Run: cd backend && cargo test --lib Expected: all tests pass including the 6 new ones

  • Step 5: Commit
git add backend/src/services/synthesis.rs
git commit -m "feat: add limit_articles_per_source filter with unit tests"

Task 4: Frontend setting

Files:

  • Modify: frontend/src/types.ts

  • Modify: frontend/src/i18n/fr.ts

  • Modify: frontend/src/pages/Settings.tsx

  • Step 1: Add field to frontend types

In frontend/src/types.ts, add to UserSettings interface after max_items_per_category:

max_articles_per_source: number;
  • Step 2: Add i18n label

In frontend/src/i18n/fr.ts, add after the settings.maxItems line:

'settings.maxArticlesPerSource': 'Articles max par source',
  • Step 3: Add number input to Settings page

In frontend/src/pages/Settings.tsx, inside the sm:grid-cols-2 grid (before its closing </div> around line 403), add a new <div> as a third child of the grid:

            <div>
              <label
                for="maxArticlesPerSource"
                class="block text-sm font-medium text-gray-700"
              >
                {t('settings.maxArticlesPerSource')}
              </label>
              <div class="mt-1">
                <input
                  type="number"
                  id="maxArticlesPerSource"
                  min="1"
                  max="10"
                  class="shadow-sm focus:ring-indigo-500 focus:border-indigo-500 block w-full sm:text-sm border-gray-300 rounded-md py-2 px-3 border"
                  value={settings().max_articles_per_source}
                  onInput={(e) =>
                    setSettings((prev) => ({
                      ...prev,
                      max_articles_per_source:
                        parseInt(e.currentTarget.value) || 3,
                    }))
                  }
                />
              </div>
            </div>

Also add max_articles_per_source: 3 to the default settings initializer if one exists.

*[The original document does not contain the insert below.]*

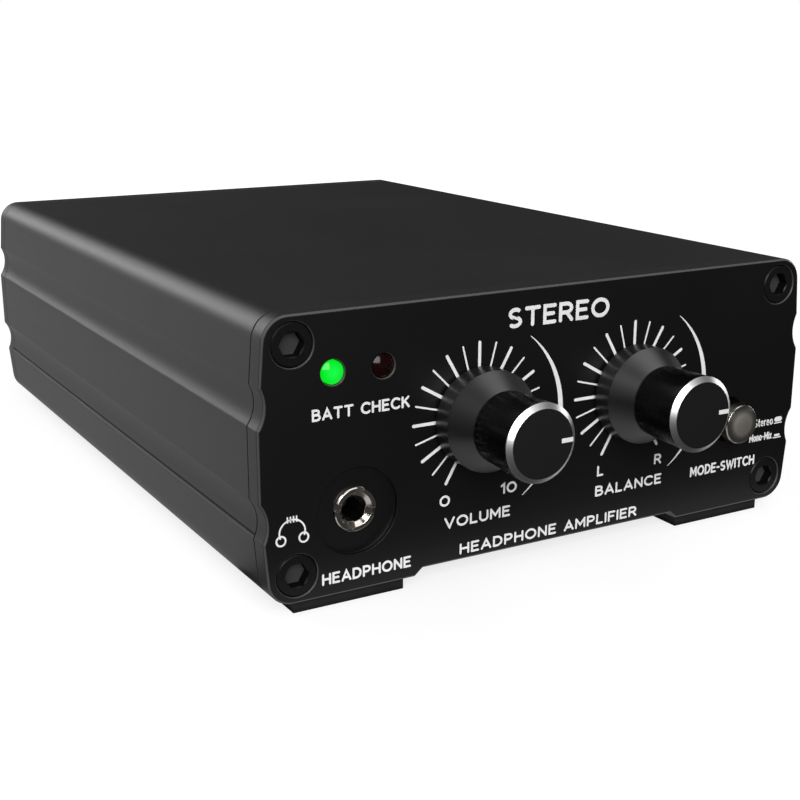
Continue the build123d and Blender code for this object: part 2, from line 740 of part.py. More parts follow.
def capacitors():
    """The round reservoir, coupling and filter capacitors."""
    cans = []
    for kind, x, y in CAPACITOR_SPOTS:
        radius, height = CAPACITOR_SIZES[kind]
        cans.append(Pos(x, y, BOARD_Z) * extrude(Circle(radius), amount=height))
    return several(cans)


def chips():
    """The amplifier and regulator chips, each with two rows of legs."""
    width, length, height = CHIP_SIZE
    leg_width, leg_length, leg_height = CHIP_LEG
    low = BOARD_Z + CHIP_LIFT
    packages = []
    for x, y in CHIP_SPOTS:
        body = block(centred(x, width), centred(y, length), (low, low + height))
        for side in (-1, 1):
            leg_x = x + side * (width + leg_width) / 2
            for step in PIN_STEPS:
                leg_y = centred(y + PIN_PITCH * step, leg_length)
                body += block(centred(leg_x, leg_width), leg_y, (BOARD_Z, BOARD_Z + leg_height))
        packages.append(body)
    return several(packages)


# --- Battery ---
def battery_spans():
    """The battery's low and high limits along X, Y and Z, lying on its holder's floor."""
    length, width, height = BATTERY_SIZE
    low = BOARD_Z + HOLDER_WALL
    return centred(BATTERY_CENTRE_X, width), centred(0, length), (low, low + height)


def battery():
    x_span, y_span, z_span = battery_spans()
    body = block(x_span, y_span, z_span)
    return fillet(body.edges().filter_by(Axis.Y), BATTERY_ROUNDING)


def battery_contacts():
    """The two round snap terminals and the plate that joins them to the holder."""
    _, y_span, z_span = battery_spans()
    z = sum(z_span) / 2
    width, thickness, height = CONTACT_PLATE
    plate_y = y_span[0] - TERMINAL_LENGTH
    contacts = block(
        centred(BATTERY_CENTRE_X, width), (plate_y - thickness, plate_y), centred(z, height)
    )
    for side in (-1, 1):
        x = BATTERY_CENTRE_X + side * TERMINAL_SPACING / 2
        contacts += rod(x, z, TERMINAL_RADIUS, plate_y, y_span[0])
    return contacts


def battery_holder():
    """An open tray with four walls, the front one behind the contact plate."""
    x_span, y_span, _ = battery_spans()
    inner_x = (x_span[0] - HOLDER_GAP, x_span[1] + HOLDER_GAP)
    inner_y = (y_span[0] - TERMINAL_LENGTH - CONTACT_PLATE[1], y_span[1] + HOLDER_GAP)
    outer_x = (inner_x[0] - HOLDER_WALL, inner_x[1] + HOLDER_WALL)
    outer_y = (inner_y[0] - HOLDER_WALL, inner_y[1] + HOLDER_WALL)
    tray = block(outer_x, outer_y, (BOARD_Z, BOARD_Z + HOLDER_WALL_HEIGHT))
    return tray - block(inner_x, inner_y, (BOARD_Z + HOLDER_WALL, BOARD_Z + HOLDER_WALL_HEIGHT))


# --- Inputs ---
def input_shell(x):
    """The front of a combined input: a body behind the panel and a round nose through it,
    around a pocket for the shell of a round plug."""
    z = FLOOR + INPUT_HEIGHT
    nose_y = BACK + INPUT_NOSE_REACH
    pocket_y = nose_y - INPUT_RING_DEPTH
    width = centred(x, 2 * INPUT_BODY_HALF_WIDTH)
    body = block(width, (pocket_y, INNER_BACK), (BOARD_Z, z + INPUT_BODY_HALF_WIDTH))
    nose = rod(x, z, INPUT_NOSE_RADIUS, INNER_BACK, nose_y)
    nose = chamfer(nose.faces().sort_by(Axis.Y)[-1].edges(), INPUT_NOSE_CHAMFER)
    shell = body + nose - rod(x, z, INPUT_RING_OUTER, pocket_y, nose_y)
    shell -= latch_section(x, LATCH_CLEARANCE, nose_y - LATCH_LENGTH - LATCH_ROOM, nose_y)
    for screw_x, screw_z in input_screw_spots():
        if hypot(screw_x - x, screw_z - z) < 2 * INPUT_SCREW_REACH:
            hole_end = BACK - INPUT_SCREW_HOLE_DEPTH
            shell -= rod(screw_x, screw_z, INPUT_SCREW_RADIUS, hole_end, INNER_BACK)
    return shell


def input_block(x):
    """The rear of a combined input, bored right through because the tip of a full-length
    plug stands out behind it."""
    z = FLOOR + INPUT_HEIGHT
    depth = (INNER_BACK - INPUT_BODY_DEPTH, BACK + INPUT_NOSE_REACH - INPUT_RING_DEPTH)
    width = centred(x, 2 * INPUT_BODY_HALF_WIDTH)
    body = block(width, depth, (BOARD_Z, z + INPUT_BODY_HALF_WIDTH))
    return body - rod(x, z, INPUT_BORE_RADIUS, *depth)


def input_insert(x):
    """The inner part, with three pin holes and a central bore for a 6.35 mm plug."""
    z = FLOOR + INPUT_HEIGHT
    nose_y = BACK + INPUT_NOSE_REACH
    face = nose_y - INPUT_INSERT_SETBACK
    insert = tube(x, z, INPUT_RING_INNER, INPUT_BORE_RADIUS, nose_y - INPUT_RING_DEPTH, face)
    for turn in INPUT_PIN_TURNS:
        pin_x = x + INPUT_PIN_CIRCLE * cos(radians(turn))
        pin_z = z - INPUT_PIN_CIRCLE * sin(radians(turn))
        insert -= rod(pin_x, pin_z, INPUT_PIN_HOLE_RADIUS, nose_y - INPUT_PIN_DEPTH, face)
    return insert


def latch_section(x, grow, y_from, y_to):
    middle_z = FLOOR + INPUT_HEIGHT + LATCH_OFFSET
    outline = Pos(x, middle_z) * Rectangle(LATCH_WIDTH + 2 * grow, LATCH_HEIGHT + 2 * grow)
    return prism(outline, y_from, y_to)


def input_latch(x):
    """The release tab of one input, pressed inwards to let a plug go."""
    nose_y = BACK + INPUT_NOSE_REACH
    return latch_section(x, 0, nose_y - LATCH_LENGTH, BACK + LATCH_REACH)


def input_screws():
    """Domed self-tapping screws, two for each input."""
    top = BACK + INPUT_SCREW_HEAD_HEIGHT
    length, width, depth = INPUT_SCREW_CROSS
    screws = []
    for x, z in input_screw_spots():
        head = rod(x, z, INPUT_SCREW_HEAD_RADIUS, BACK, top)
        head = fillet(head.faces().sort_by(Axis.Y)[-1].edges(), INPUT_SCREW_ROUNDING)
        shank = rod(x, z, INPUT_SCREW_RADIUS, BACK - INPUT_SCREW_LENGTH, BACK)
        cross = block(centred(x, length), (top - depth, top), centred(z, width))
        cross += block(centred(x, width), (top - depth, top), centred(z, length))
        screws.append(head + shank - cross)
    return several(screws)


# --- DC inlet and power rocker ---
def dc_inlet():
    """The barrel inlet: a body on the board and a round nose in the panel."""
    z = FLOOR + INLET_HEIGHT
    depth = (INNER_BACK - INLET_BODY_DEPTH, INNER_BACK)
    body = block(centred(INLET_X, INLET_BODY_WIDTH), depth, (BOARD_Z, FLOOR + INLET_BODY_TOP))
    nose = rod(INLET_X, z, INLET_NOSE_RADIUS, INNER_BACK, BACK)
    return body + nose - rod(INLET_X, z, INLET_SOCKET_RADIUS, BACK - INLET_SOCKET_DEPTH, BACK)


def dc_inlet_pin():
    z = FLOOR + INLET_HEIGHT
    pin = rod(INLET_X, z, INLET_PIN_RADIUS, BACK - INLET_SOCKET_DEPTH, BACK - INLET_PIN_SETBACK)
    return chamfer(pin.faces().sort_by(Axis.Y)[-1].edges(), SMALL_CHAMFER)


def rocker_frame():
    """The rocker's flanged frame, pushed into the panel from outside."""
    here = Pos(ROCKER_X, FLOOR + ROCKER_HEIGHT)
    outer = BACK + ROCKER_FLANGE_THICKNESS
    inner = BACK - ROCKER_DEPTH
    flange = prism(here * Rectangle(*ROCKER_FLANGE), BACK, outer)
    flange = chamfer(flange.faces().sort_by(Axis.Y)[-1].edges(), SMALL_CHAMFER)
    box = prism(here * Rectangle(*ROCKER_CUTOUT), inner, BACK)
    return flange + box - prism(here * Rectangle(*ROCKER_OPENING), inner + ROCKER_FLOOR, outer)


def rocker_pins():
    """The two stub pins that the rocker turns on, fixed in the frame's side walls."""
    y = BACK - ROCKER_PIVOT_SETBACK
    middle = FLOOR + ROCKER_HEIGHT
    half = ROCKER_OPENING[1] / 2
    stub = extrude(Circle(ROCKER_PIVOT_RADIUS), amount=ROCKER_PIVOT_LENGTH)
    levels = (middle - half, middle + half - ROCKER_PIVOT_LENGTH)
    return several(Pos(ROCKER_X, y, level) * stub for level in levels)


def power_rocker():
    """The rocker: two faces that meet in a shallow V, tilted to its rest side.

    The raised end of the tilted rocker is the rearmost point of the whole object.
    """
    y = BACK - ROCKER_PIVOT_SETBACK
    tilt = radians(ROCKER_TILT)
    half_z = ROCKER_OPENING[1] / 2 - ROCKER_SIDE_CLEARANCE
    edge = (REAR_REACH + ROCKER_PIVOT_SETBACK - ROCKER_HALF_LENGTH * sin(tilt)) / cos(tilt)
    outline = Polyline(
        (-ROCKER_HALF_LENGTH, -ROCKER_TAIL),
        (ROCKER_HALF_LENGTH, -ROCKER_TAIL),
        (ROCKER_HALF_LENGTH, edge),
        (0, edge - ROCKER_VALLEY),
        (-ROCKER_HALF_LENGTH, edge),
        close=True,
    )
    slab = extrude(make_face(outline), amount=half_z, both=True)
    slab -= Cylinder(ROCKER_PIVOT_RADIUS + SHAFT_CLEARANCE, 4 * half_z)
    return Pos(ROCKER_X, y, FLOOR + ROCKER_HEIGHT) * Rot(0, 0, ROCKER_TILT) * slab


# --- All the pieces, by node name ---
def all_parts():
    parts = {
        "upper_shell": upper_shell(),
        "lower_shell": lower_shell(),
        "front_panel": front_panel(),
        "rear_panel": rear_panel(),
        "front_panel_screws": panel_screws(FRONT, 1),
        "rear_panel_screws": panel_screws(BACK, -1),
        "pot_washers": pot_washers(),
        "pot_nuts": pot_nuts(),
        "lamp_board": lamp_board(),
        "lamp_board_pins": lamp_board_pins(),
        "headphone_jack_bush": jack_bush(),
        "headphone_jack_body": jack_body(),
        "headphone_jack_contacts": jack_contacts(),
        "mode_switch_housing": switch_housing(),
        "mode_switch_stem": switch_stem(),
        "mode_button": mode_button(),
        "main_board": main_board(),
        "board_standoffs": board_standoffs(),
        "base_screws": base_screws(),
        "capacitors": capacitors(),
        "amplifier_chips": chips(),
        "battery": battery(),
        "battery_contacts": battery_contacts(),
        "battery_holder": battery_holder(),
        "input_screws": input_screws(),
        "dc_inlet": dc_inlet(),
        "dc_inlet_pin": dc_inlet_pin(),
        "power_rocker_frame": rocker_frame(),
        "power_rocker_pins": rocker_pins(),
        "power_rocker": power_rocker(),
    }
    for name, side in (("left", -1), ("right", 1)):
        parts[f"{name}_foot_strip"] = foot_strip(side)
    for name, x in zip(("volume", "balance"), DIAL_X):
        parts[f"{name}_knob"] = knob(x)
        parts[f"{name}_shaft"] = pot_shaft(x)
        parts[f"{name}_potentiometer"] = potentiometer(x)
    for name, x in zip(("green", "red"), LAMP_X):
        parts[f"{name}_lamp"] = lamp(x)
    for name, x in zip(("right", "left"), INPUT_X):
        parts[f"{name}_input_shell"] = input_shell(x)
        parts[f"{name}_input_block"] = input_block(x)
        parts[f"{name}_input_insert"] = input_insert(x)
        parts[f"{name}_input_latch"] = input_latch(x)
    return parts


os.makedirs("parts", exist_ok=True)
for node, shape in all_parts().items():
    export_step(shape, f"parts/{node}.step")
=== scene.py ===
import json
from math import atan2, cos, pi, radians, sin

import bmesh
import bpy
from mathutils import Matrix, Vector


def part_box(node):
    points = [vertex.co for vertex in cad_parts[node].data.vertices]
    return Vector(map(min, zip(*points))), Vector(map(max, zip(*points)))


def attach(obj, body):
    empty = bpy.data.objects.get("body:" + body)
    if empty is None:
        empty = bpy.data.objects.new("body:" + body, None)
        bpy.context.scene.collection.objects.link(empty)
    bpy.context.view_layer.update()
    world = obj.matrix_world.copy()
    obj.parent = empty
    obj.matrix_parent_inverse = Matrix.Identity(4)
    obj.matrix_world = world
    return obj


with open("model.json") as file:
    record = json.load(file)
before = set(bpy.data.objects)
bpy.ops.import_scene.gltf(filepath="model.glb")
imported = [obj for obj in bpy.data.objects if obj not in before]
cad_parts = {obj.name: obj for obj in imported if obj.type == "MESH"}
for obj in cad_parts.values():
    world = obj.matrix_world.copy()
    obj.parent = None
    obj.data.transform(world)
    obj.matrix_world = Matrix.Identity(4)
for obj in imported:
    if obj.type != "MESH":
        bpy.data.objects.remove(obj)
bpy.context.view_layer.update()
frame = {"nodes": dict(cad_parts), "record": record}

NODES = frame["nodes"]
MM = 0.001


def centre(node):
    low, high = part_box(node)
    return (low + high) / 2


# --- Places on the object, read from the frame ---
PANEL_LOW, PANEL_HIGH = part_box("front_panel")
PANEL_HALF = (PANEL_HIGH.y - PANEL_LOW.y) / 2
FRONT = PANEL_LOW.y
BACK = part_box("rear_panel")[1].y
LAND = PANEL_LOW.z  # the panel's bottom edge, from which the heights of printed marks are measured
SHELL_LOW, SHELL_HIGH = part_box("lower_shell")
SEAM = SHELL_HIGH.z
SHELL_FRONT = SHELL_LOW.y
SHELL_BACK = SHELL_HIGH.y
DIALS = {name: centre(name + "_knob") for name in ("volume", "balance")}
KNOB_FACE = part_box("volume_knob")[0].y
LAMPS = {name: centre(name + "_lamp") for name in ("green", "red")}
JACK = centre("headphone_jack_bush")
BUTTON_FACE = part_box("mode_button")[0].y
REAR_FITTINGS = ("right_input_shell", "left_input_shell", "dc_inlet", "power_rocker")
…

  • Step 4: Run frontend tests and type check

Run: cd frontend && npx tsc --noEmit && npx vitest run Expected: type check passes, all tests pass

  • Step 5: Commit
git add frontend/src/types.ts frontend/src/i18n/fr.ts frontend/src/pages/Settings.tsx
git commit -m "feat: add max_articles_per_source setting to frontend"

Task 5: E2E verification

  • Step 1: Rebuild and run Docker stack
docker compose down && docker compose up --build
  • Step 2: Verify the setting appears in the Settings page

Navigate to Settings, verify the "Articles max par source" number input is visible with default value 3.

  • Step 3: Generate a synthesis and verify source diversity

Change the setting to 2, generate a synthesis, verify no domain appears more than 2 times across all categories.